The FDA assigned special agent Jocelyn Ellis to investigate the legality of keeping hazardous specimens in the lab, which also produces consumer shampoos and deodorants.

With the written permission of the laboratory's owner, Ellis took possession of the specimens as evidence and kept them in an Illinois Department of Public Health Lab until the conclusion of the investigation four years later.

When neither On-Site Screening nor the laboratory faced criminal or civil action, On-Site Screening owner Ronald Lealos asked Ellis to return the specimens. Lealos later learned that a motor failure in the Department of Public Health's storage refrigerator had caused them to spoil.

Lealos and his company filed suit under the Federal Tort Claims Act, alleging bailment, negligence and breach of internal agency rules.
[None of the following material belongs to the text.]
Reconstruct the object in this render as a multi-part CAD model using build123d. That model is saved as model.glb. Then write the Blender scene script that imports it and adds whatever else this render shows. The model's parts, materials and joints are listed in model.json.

U.S. District Judge Joan Gottschall allowed the case to proceed to discovery, uncovering about 2,000 pages of documents regarding the investigation, but later granted summary judgment to the government.

Claims that arise over property detained by law-enforcement officers do not meet the criteria for waiver of sovereign immunity under the FTCA, Gottschall ruled.

The 7th Circuit affirmed.

"No matter how On-Site characterized its claims, they arose in respect to a law enforcement officer's detention of property making any attempt to amend futile," Judge John Tinder wrote for a three-member panel.

The court also rejected On-Site's contention that Ellis had "seized" the specimens, rather than "detaining" them.

"Even if On-Site is right, and the government in fact seized On-Site's specimens, the seizure of property is a natural and seemingly necessary predicate to the subsequent detention of that property," Tinder wrote.

On-Site also should not get to amend its complaint because it was impossible to avoid dismissal on the basis of sovereign immunity, the panel found.